> _Written instruction_
Report how many lines hold the string "with". Give the number and nothing else.

——

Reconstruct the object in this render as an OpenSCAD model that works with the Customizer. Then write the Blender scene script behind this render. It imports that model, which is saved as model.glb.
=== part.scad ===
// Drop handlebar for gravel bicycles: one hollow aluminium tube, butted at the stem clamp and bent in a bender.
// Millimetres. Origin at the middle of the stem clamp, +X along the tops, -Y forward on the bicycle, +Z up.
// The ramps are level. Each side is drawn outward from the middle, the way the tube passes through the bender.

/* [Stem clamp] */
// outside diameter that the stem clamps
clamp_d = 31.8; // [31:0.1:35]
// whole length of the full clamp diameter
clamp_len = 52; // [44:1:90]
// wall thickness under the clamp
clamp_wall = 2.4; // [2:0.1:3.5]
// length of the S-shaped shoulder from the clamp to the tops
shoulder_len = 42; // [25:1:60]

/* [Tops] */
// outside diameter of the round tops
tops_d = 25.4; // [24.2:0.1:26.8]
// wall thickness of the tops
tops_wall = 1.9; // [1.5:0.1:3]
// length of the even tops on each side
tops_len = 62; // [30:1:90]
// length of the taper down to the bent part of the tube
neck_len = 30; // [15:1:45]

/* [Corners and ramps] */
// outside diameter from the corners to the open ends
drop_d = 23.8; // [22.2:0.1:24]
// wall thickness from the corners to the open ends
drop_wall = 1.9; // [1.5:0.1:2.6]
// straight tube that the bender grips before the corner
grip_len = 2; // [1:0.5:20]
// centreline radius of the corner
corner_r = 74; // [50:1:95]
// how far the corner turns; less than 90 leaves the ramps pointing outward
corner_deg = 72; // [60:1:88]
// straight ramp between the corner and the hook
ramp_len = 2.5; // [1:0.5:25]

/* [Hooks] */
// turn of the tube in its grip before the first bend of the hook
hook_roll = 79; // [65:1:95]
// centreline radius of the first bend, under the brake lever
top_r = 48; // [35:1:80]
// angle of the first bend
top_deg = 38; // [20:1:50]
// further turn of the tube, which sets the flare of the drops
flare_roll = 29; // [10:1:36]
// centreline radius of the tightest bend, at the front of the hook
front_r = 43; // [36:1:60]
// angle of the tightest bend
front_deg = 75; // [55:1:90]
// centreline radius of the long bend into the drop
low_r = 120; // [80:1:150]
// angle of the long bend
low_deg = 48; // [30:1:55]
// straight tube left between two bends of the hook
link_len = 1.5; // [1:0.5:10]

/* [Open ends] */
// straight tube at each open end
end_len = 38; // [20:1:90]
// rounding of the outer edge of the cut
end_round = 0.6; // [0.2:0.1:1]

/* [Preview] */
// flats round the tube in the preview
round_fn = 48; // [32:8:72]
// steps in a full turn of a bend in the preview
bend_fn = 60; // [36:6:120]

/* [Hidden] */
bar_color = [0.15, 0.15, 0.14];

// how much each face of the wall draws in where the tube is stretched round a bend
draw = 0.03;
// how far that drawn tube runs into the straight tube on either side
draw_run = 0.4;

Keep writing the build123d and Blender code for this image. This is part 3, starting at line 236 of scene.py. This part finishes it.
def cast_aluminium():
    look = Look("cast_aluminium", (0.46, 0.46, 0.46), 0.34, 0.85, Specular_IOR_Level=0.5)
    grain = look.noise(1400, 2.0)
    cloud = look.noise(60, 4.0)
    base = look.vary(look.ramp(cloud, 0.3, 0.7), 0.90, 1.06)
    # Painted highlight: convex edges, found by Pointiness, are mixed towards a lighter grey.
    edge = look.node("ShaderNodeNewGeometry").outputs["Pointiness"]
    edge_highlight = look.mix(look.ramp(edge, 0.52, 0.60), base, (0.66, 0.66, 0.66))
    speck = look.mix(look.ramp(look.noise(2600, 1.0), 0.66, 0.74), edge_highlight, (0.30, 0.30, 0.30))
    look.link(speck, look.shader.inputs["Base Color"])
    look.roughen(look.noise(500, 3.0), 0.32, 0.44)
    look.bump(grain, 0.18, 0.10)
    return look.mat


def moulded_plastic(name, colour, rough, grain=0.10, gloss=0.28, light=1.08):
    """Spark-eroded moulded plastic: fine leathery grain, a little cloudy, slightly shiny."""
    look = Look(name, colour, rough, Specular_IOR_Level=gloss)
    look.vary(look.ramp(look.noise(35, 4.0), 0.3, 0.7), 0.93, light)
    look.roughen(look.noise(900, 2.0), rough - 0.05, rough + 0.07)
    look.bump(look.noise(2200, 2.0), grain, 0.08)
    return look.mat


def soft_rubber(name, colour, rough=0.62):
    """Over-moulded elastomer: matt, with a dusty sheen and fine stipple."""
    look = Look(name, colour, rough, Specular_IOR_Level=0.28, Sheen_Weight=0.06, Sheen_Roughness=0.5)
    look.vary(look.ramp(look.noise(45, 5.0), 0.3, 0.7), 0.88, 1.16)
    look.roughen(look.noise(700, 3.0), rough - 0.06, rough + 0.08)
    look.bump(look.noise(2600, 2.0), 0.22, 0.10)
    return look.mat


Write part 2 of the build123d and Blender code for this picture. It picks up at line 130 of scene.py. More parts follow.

——

> _Solution below_
2